Overview
The second Trump administration has launched an aggressive deregulatory campaign at the US Environmental Protection Agency (EPA), raising concerns among legal experts, environmental advocates, and public health officials. Central to the deregulatory agenda is a redefinition of EPA’s mission, including a reallocation of enforcement priorities and resources. The potential consequences for environmental enforcement affecting chemical manufacturers under the Federal Insecticide, Fungicide, and Rodenticide Act (FIFRA) and the Toxic Substances Control Act (TSCA)1remain uncertain. In response, state authorities are stepping in to protect public health and safety at the state level under state law.
During EPA's reorganization and reallocation of enforcement priorities and resources, companies should not scale back their compliance efforts. In this period of extreme and unpredictable change, businesses will benefit from conducting internal audits, reviewing product stewardship, and evaluating environmental, health, and safety (EHS) practices to help ensure full compliance with FIFRA, TSCA, and other applicable environmental laws. Proactive steps, including voluntary self-disclosure under EPA's self-disclosure policies, can reduce enforcement risk and protect companies as regulatory priorities fluctuate, now and in the years ahead.
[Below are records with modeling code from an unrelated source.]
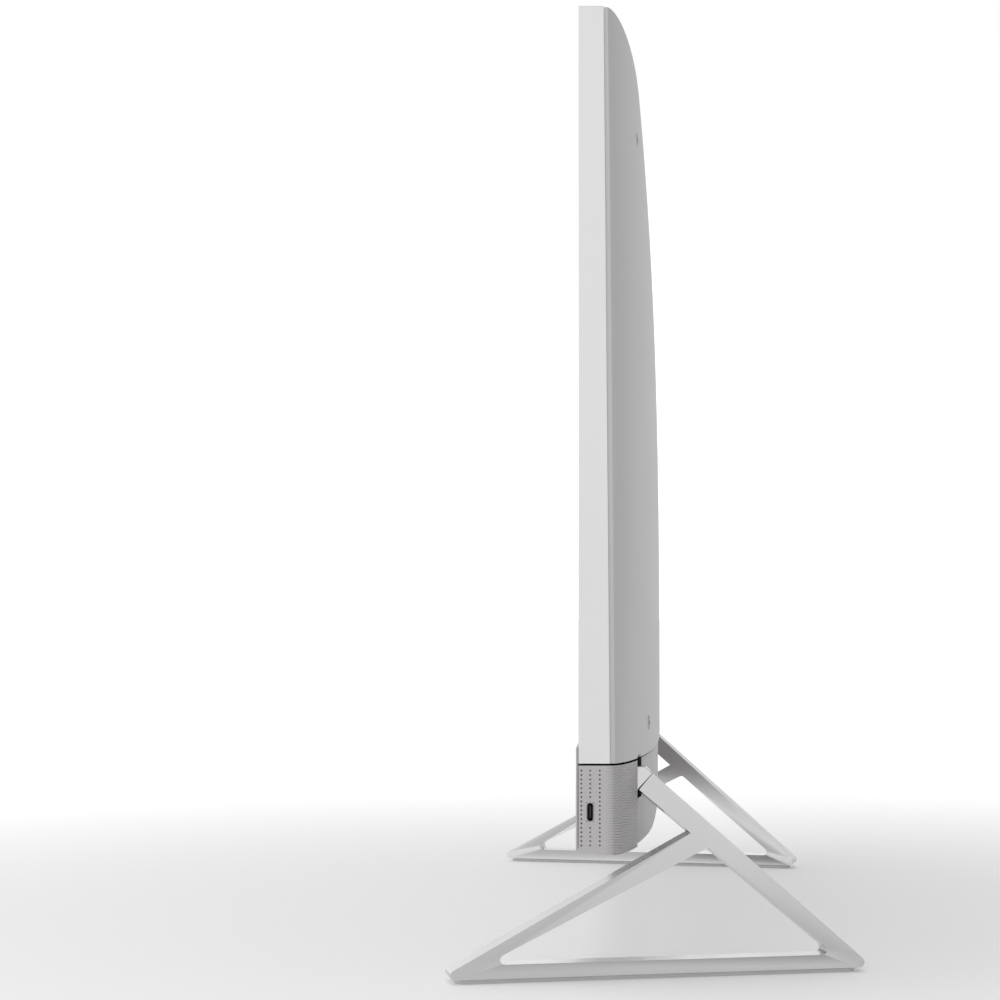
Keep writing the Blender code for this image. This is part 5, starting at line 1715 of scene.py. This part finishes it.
@dataclass
class Studio:
    """Pale floor, soft light and the camera.

    Attributes:
        ambient: Strength of the light from all round, in front and behind.
        fade: Where, from front to back, it passes from one to the other.
        overhead: Share of it that comes from above.
        overhead_fade: How high, from 0 to 1, that share sets in.
        floor_reach: Half of the floor's width.
        lamps: The soft lights.
        eye: Camera's place.
        yaw: Camera's turn from square-on, towards the machine's front.
        pitch: Its upward tilt.
        lens: Focal length in millimetres.
        shift: Lens shift across and up.
    """

    ambient: tuple[float, float] = (1.30, 0.40)
    fade: tuple[float, float] = (0.10, 0.70)
    overhead: float = 0.52
    overhead_fade: tuple[float, float] = (0.06, 0.40)
    floor_reach: float = 60.0
    lamps: tuple[Lamp, ...] = (
        Lamp("key", (0.5, -0.5, 2.3), (0.1, 0.0, 0.0), (2.0, 2.0), 9.5),
    )
    eye: tuple[float, float, float] = (1.393545, -0.011407, 0.183293)
    yaw: float = 0.01975
    pitch: float = 0.02814
    lens: float = 80.755
    shift: tuple[float, float] = (-0.09, 0.05)

    def build(self) -> None:
        """Set the whole studio."""
        self.floor()
        self.world()
        for lamp in self.lamps:
            lamp.hang()
        self.camera()

    def floor(self) -> None:
        """A level floor far wider than the view."""
        shape = bmesh.new()
        bmesh.ops.create_grid(shape, x_segments=8, y_segments=8, size=self.floor_reach)
        mesh = bpy.data.meshes.new("floor")
        shape.to_mesh(mesh)
        shape.free()
        mesh.materials.append(FLOOR.material())
        floor = bpy.data.objects.new("floor", mesh)
        bpy.context.scene.collection.objects.link(floor)

    def world(self) -> None:
        """White light from all round, weaker from behind the machine and from above.

        The camera itself sees plain white.
        """
        world = bpy.data.worlds.new("studio")
        world.use_nodes = True
        graph = Graph(world.node_tree)
        back = world.node_tree.nodes["Background"]
        facing = graph.parts(graph.add("ShaderNodeTexCoord").outputs["Generated"])
        across = graph.step(facing["Y"], *self.fade, *self.ambient)
        upwards = graph.step(facing["Z"], *self.overhead_fade, 1.0, self.overhead)
        lit = graph.times(across, upwards)
        seen = graph.add("ShaderNodeLightPath").outputs["Is Camera Ray"]
        graph.feed(back.inputs["Strength"], graph.math("MAXIMUM", lit, seen))
        back.inputs["Color"].default_value = (1.0, 1.0, 1.0, 1.0)
        bpy.context.scene.world = world

    def camera(self) -> None:
        """The camera, looking along the machine's width at its right side."""
        lens = bpy.data.cameras.new("view")
        lens.lens = self.lens
        lens.sensor_width = 36.0
        lens.shift_x, lens.shift_y = self.shift
        lens.clip_start = 0.05
        made = bpy.data.objects.new("view", lens)
        ahead = Vector((-math.cos(self.yaw) * math.cos(self.pitch),
                        -math.sin(self.yaw) * math.cos(self.pitch), math.sin(self.pitch)))
        made.location = self.eye
        made.rotation_euler = ahead.to_track_quat("-Z", "Y").to_euler()
        bpy.context.scene.collection.objects.link(made)
        bpy.context.scene.camera = made


def main() -> None:
    """Build the effects, the machine and the studio, in that order."""
    logging.basicConfig(level=logging.INFO, format="%(name)s: %(message)s")
    SharedEffects().build()
    surface = BackSurface()
    assemblies = (DisplayShell(surface), Screen(), Chin(surface), RearSockets(), Stand(),
                  RisingCamera(), PowerButton(), Computer())
    for assembly in assemblies:
        assembly.build()
        assembly.dress()
        log.info("%s done", type(assembly).__name__)
    Studio().build()
    bpy.context.scene.view_settings.view_transform = "Standard"


if __name__ == "__main__":
    main()
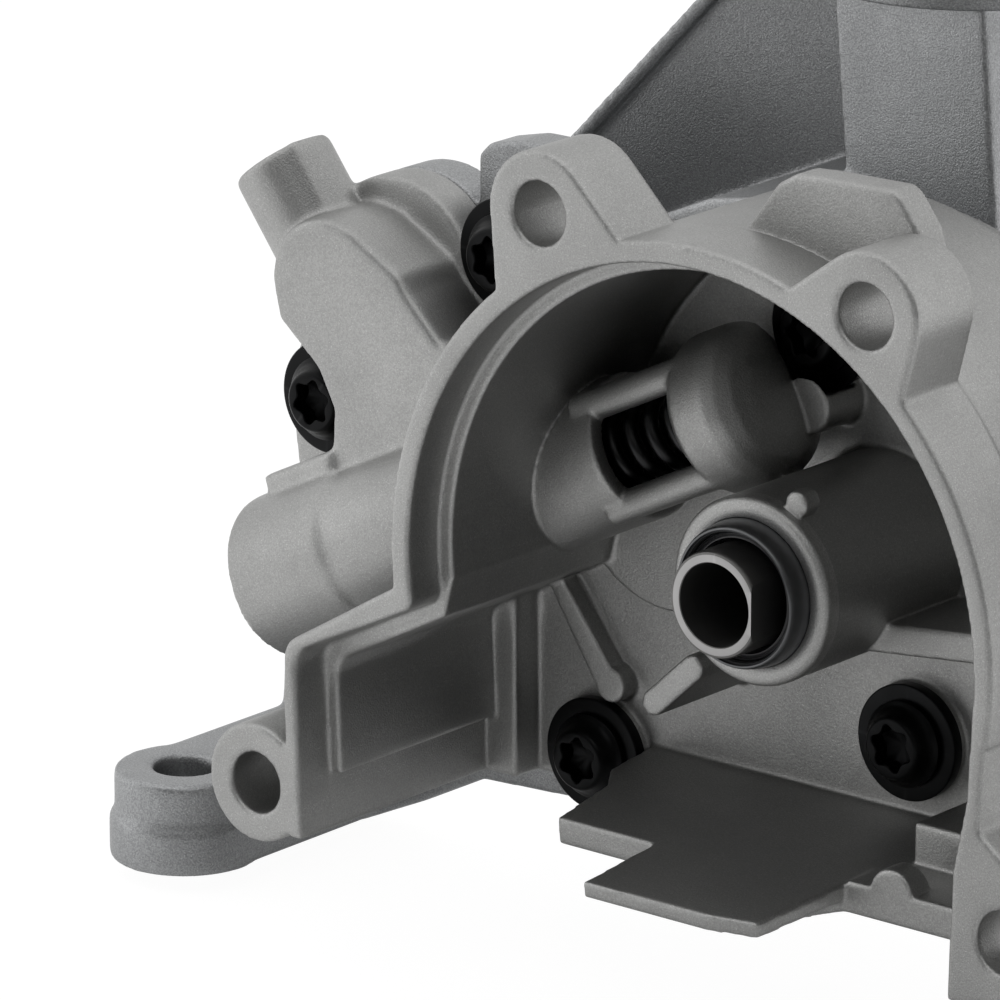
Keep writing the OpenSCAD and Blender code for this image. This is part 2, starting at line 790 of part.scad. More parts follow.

The Trump administration's deregulatory agenda has altered EPA’s enforcement capacity to an uncertain extent, potentially representing a shift in the federal role in environmental and public health protection. In response, state authorities are aggressively stepping in to fill a perceived enforcement void, taking decisive action to protect public health and safety. Many states, including California, are implementing innovative and robust strategies to help ensure compliance, assuming part of the enforcement role performed by the federal government up to now. State environmental agencies are adopting cost-effective enforcement methods, such as prioritizing citizen complaints, issuing warning letters instead of formal enforcement actions, and providing guidance to improve compliance.
At the state level, environmental self-audits have become an essential component of due diligence in mergers, acquisitions, or other corporate transactions. These audits serve two main purposes: They help identify potential environmental liabilities associated with target companies, and they demonstrate proactive compliance, which can mitigate enforcement risk under self-disclosure and audit policies. In today's deregulatory environment, self-audits offer critical legal and business protections. Pre-acquisition audits identify legacy violations, cleanup responsibilities, and compliance gaps that could become costly after closing, while post-acquisition audits uncover undisclosed violations, allowing for timely voluntary disclosures under EPA and state policies. Post-acquisition audits, conducted promptly after closing, can identify previously undisclosed violations and enable timely voluntary disclosures under EPA's Audit Policy or analogous state programs providing substantial penalty mitigation—or even complete penalty elimination—for companies that self-disclose and correct violations discovered through qualified audits, particularly when performed in good faith and not under imminent enforcement threats.
Historically, along with EPA, state agencies have provided substantial penalty mitigation—or complete elimination of penalties—for companies that voluntarily disclose, correct, and take steps to help prevent a recurrence of violations identified through good-faith audits. For businesses in highly regulated sectors, such as chemical manufacturing, formulation, and distribution, self-audits demonstrate diligence, reduce transactional and operational risk, establish "good actor" status in enforcement actions or private litigation, and build credibility with regulators, investors, and the public. Whether employed for transactional due diligence or ongoing compliance, self-auditing remains one of the most effective tools for managing environmental risk amid regulatory uncertainty.
The Trump administration's deregulatory agenda has introduced unprecedented uncertainty in federal environmental oversight. In response, state regulatory agencies are stepping in to fill the enforcement void, ensuring continued protection of public health and the environment under state law. Businesses should act proactively by conducting self-audits, strengthening compliance programs, and considering voluntary disclosures at both the federal and state levels. Taking these measures now safeguards operations and transactions, preserves public trust, and positions companies to navigate rapidly shifting enforcement priorities.
The message for businesses is clear: Do not wait for state enforcement to escalate or for federal oversight to resume. Proactive steps reduce the risk of penalties, reinforce public confidence, help ensure compliance, and help avoid enforcement-related business interruptions in a complex and evolving regulatory environment. Companies seeking guidance on next steps or tailored compliance strategies can rely on experienced professionals with deep expertise across multiple administrations and regulatory landscapes to chart an effective path forward.
1 Under FIFRA, EPA regulates the development, import, production, marketing, sale, distribution, use, export, and disposal of pesticides, and the Agency also regulates pest control devices. TSCA authorizes EPA to regulate the import, manufacture, processing, use, distribution, export, and disposal of "chemical substances," as defined, whether alone, in mixtures, or as part of "articles," and in any quantity. Both laws are enforced by EPA's Office of Enforcement and Compliance Assurance, enforcement staff in EPA's ten regional offices, and the US Department of Justice to prevent unreasonable adverse effects on the environment (FIFRA) and unreasonable risk of injury to human health and the environment (TSCA).